Source data.
══════
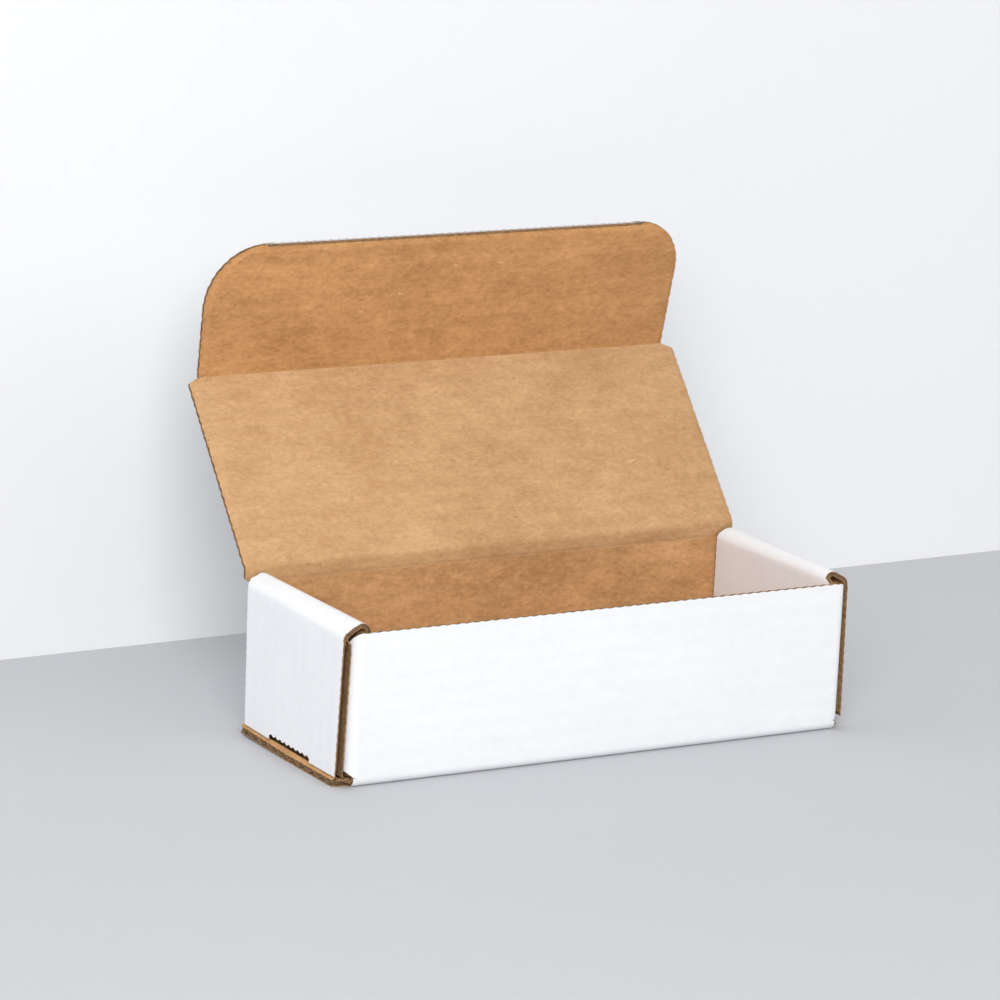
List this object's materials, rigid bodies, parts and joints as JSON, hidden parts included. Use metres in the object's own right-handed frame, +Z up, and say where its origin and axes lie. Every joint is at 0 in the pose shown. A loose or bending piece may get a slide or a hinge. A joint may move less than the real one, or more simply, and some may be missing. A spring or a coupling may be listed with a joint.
{
  "type": "corrugated mailer box",
  "caption": "Small corrugated mailer box, white outside and kraft inside, with rolled double ends and a hinged lid that stands open with its rounded front flap.",
  "frame": {"origin": "middle of the underside of the base, on the surface it stands on", "axes": "+X along the box's length, -Y towards the front wall, +Y towards the lid's hinge, +Z up"},
  "size_m": [0.1914, 0.1172, 0.1518],
  "materials": {
    "white_liner": "matt bleached paper liner",
    "kraft_liner": "matt brown kraft paper liner"
  },
  "bodies": {
    "tray": {"tray": "white_liner"},
    "lid": {"lid": "kraft_liner"},
    "front_flap": {"front_flap": "kraft_liner"}
  },
  "joints": [
    {"name": "lid_hinge", "type": "hinge", "parent": "tray", "child": "lid", "pos_m": [0, 0.0335, 0.05479], "axis": [1, 0, 0], "range_deg": [-48, 132]},
    {"name": "flap_hinge", "type": "hinge", "parent": "lid", "child": "front_flap", "pos_m": [0, 0.08067, 0.10718], "axis": [1, 0, 0], "range_deg": [-52, 38]}
  ]
}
══════
The exercise.
In the material above, find the lines that contain "origin" and show them.

The output.
List this object's materials, rigid bodies, parts and joints as JSON, hidden parts included. Use metres in the object's own right-handed frame, +Z up, and say where its origin and axes lie. Every joint is at 0 in the pose shown. A loose or bending piece may get a slide or a hinge. A joint may move less than the real one, or more simply, and some may be missing. A spring or a coupling may be listed with a joint.
  "frame": {"origin": "middle of the underside of the base, on the surface it stands on", "axes": "+X along the box's length, -Y towards the front wall, +Y towards the lid's hinge, +Z up"},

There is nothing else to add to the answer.